ATHENS, Ohio (June 2, 2004) -- For the third time in five years, an Ohio University doctoral student advised by Patrick Washburn, professor of journalism, has won the Margaret A. Blanchard Award, which is given annually by the American Journalism Historians Association for the best dissertation on a historical topic.
This year's winner was Guy Reel, who in August received his Ph.D. in Mass Communication from Ohio University. His dissertation was titled "This Wicked World: The National Police Gazette, Richard K. Fox, and the Making of the Modern American Man, 1879-1906." Reel is now an assistant professor in the Department of Mass Communication at Winthrop University in Rock Hill, S.C. Reel's dissertation is being reviewed for publication by New York University Press.
In 2000, Dale Zacher, who wrote his dissertation on "Editorial Policy of the Scripps Newspapers during World War I" under Washburn's direction, won the Blanchard Award. Zacher is now an assistant professor of communications at Northern Illinois University.
In 2002 Marc Edge, for whom Washburn served as adviser, wrote his dissertation on "Pacific Press, Vancouver's Newspaper Monopoly, 1957-1991." Edge now is an assistant professor of journalism at Nanyang Technical University in Singapore.

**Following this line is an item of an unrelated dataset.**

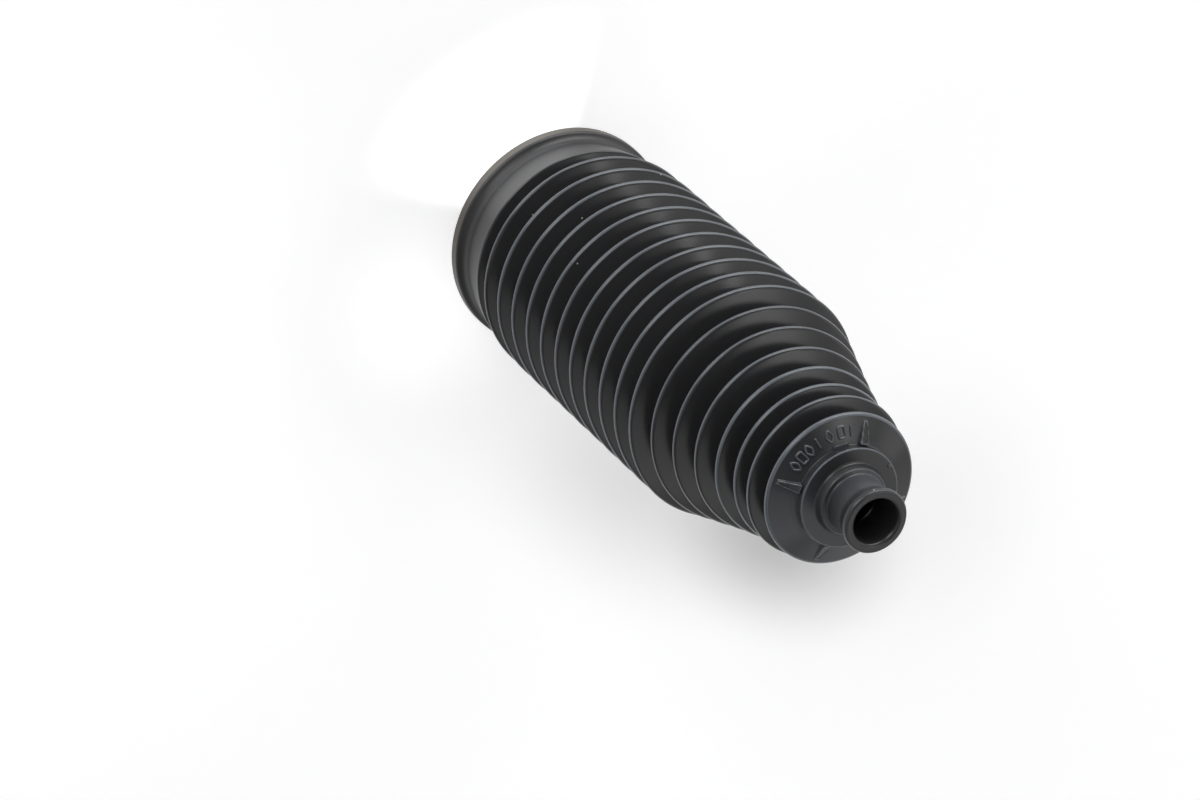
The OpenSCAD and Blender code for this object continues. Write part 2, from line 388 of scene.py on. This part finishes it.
def joined(parts):
    """Several (points, faces) as one, with the faces of each counted on from the last."""
    starts = np.cumsum([0] + [len(p) for p, _ in parts[:-1]])
    points = np.concatenate([p for p, _ in parts])
    return points, [[i + n for i in face] for n, (_, faces) in zip(starts, parts) for face in faces]


bars, bar_edges = [], []
for k in range(BAR_COUNT):
    rings, edges = bar_rings(seed=k)
    bar_points, bar_faces = closed_loft(rings)
    bars.append((turned_by(bar_points, 2 * math.pi * k / BAR_COUNT), bar_faces))
    bar_edges.append(np.append(edges.ravel(), [0, 0]))
wedge_bars = make_mesh("wedge_bars", *joined(bars))
print("wedge bars:", len(bars), "of", round(BAR_LENGTH, 1), "mm")

# %% [markdown]
# Low marks of the mould. Such boots carry small raised marks on the cone, cut into the mould. Here they
# are a plain row of lozenges, squares and strokes, which say nothing. Each is a low ridge carried along
# a path: a straight stroke, or the curve |x|^p + |y|^p = 1, which is close to a lozenge for a small p
# and to a square for a large one. Text could be extruded from a font, but there is nothing to say here.
# The marks are half a millimetre high, and they show because their sides catch the light.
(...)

Edge's dissertation was published last year by New Star Books as "Pacific Press: The Unauthorized Story of Vancouver's Newspaper Monopoly." Zacher's dissertation has been accepted for publication by the University of Illinois Press.
Ohio University doctoral students advised by Washburn have won this award more often than doctoral students advised by any other faculty member at another university. The dissertation award was first presented in 1997.